Since I mentioned "Reaganomics" as one of the derogatory terms used by critics of supply-side policies, it bears mentioning how things went when similar policies were tried in the '80s. Reagan began his administration with across-the-board tax cuts, provoking the inevitable caterwauling from liberals; once more, the government did not fall apart, but saw a doubling in annual income tax revenue over the course of the '80s. Moreover, the top 1 percent's share of the tax burden rose by 40 percent, despite having their income tax rates lowered from 70 to 28 percent, while the bottom 60 percent saw a 20 percent drop in its share. As in the '20s, there was remarkable growth among the lower and middle classes, with particular expansion among middle-class and small business-owning African-Americans.

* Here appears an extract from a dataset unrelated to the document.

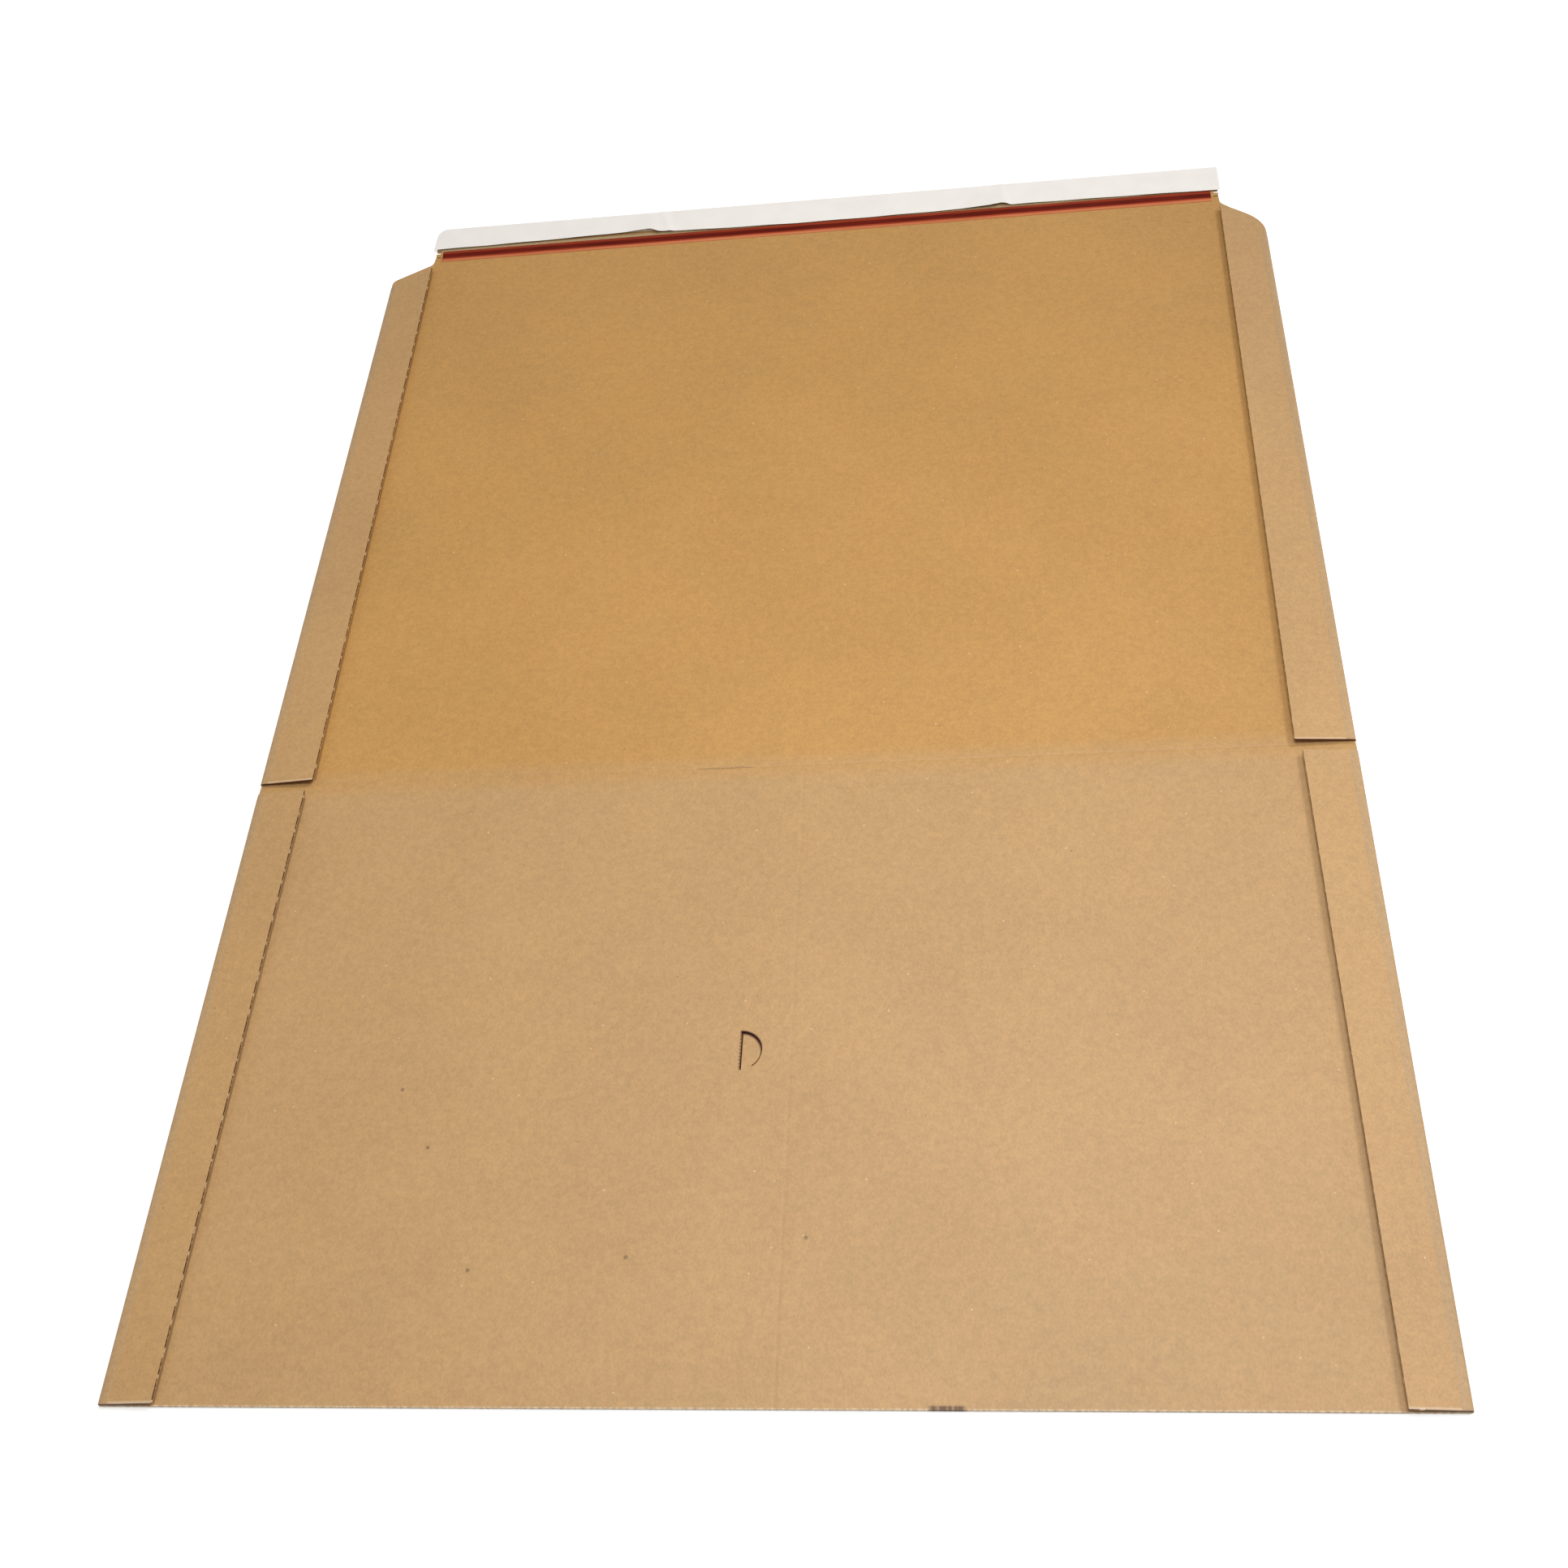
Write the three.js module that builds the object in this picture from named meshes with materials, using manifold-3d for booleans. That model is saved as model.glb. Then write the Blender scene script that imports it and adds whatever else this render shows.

That these periods of prosperity were followed by economic downturns in the '30s and early '90s should be taken into account, of course. But by the same token, we cannot and should not ignore the very real economic improvements up and down the ladder that took place after the implementation of supply-side policies. They made a positive difference in America.

But if liberal mockers of supply-side really want a target to unload on, I can give them one just as good as Reagan. Namely, a President who cut the tax rate for top earners from 91 to 70 percent, proportionally a far greater cut than, say, G.W. Bush undertook; a man who argued high taxes caused low revenue and defended tax cuts on capital gains as a means of "obtaining capital and thereby the strength and potential for growth in the economy." His name was John F. Kennedy.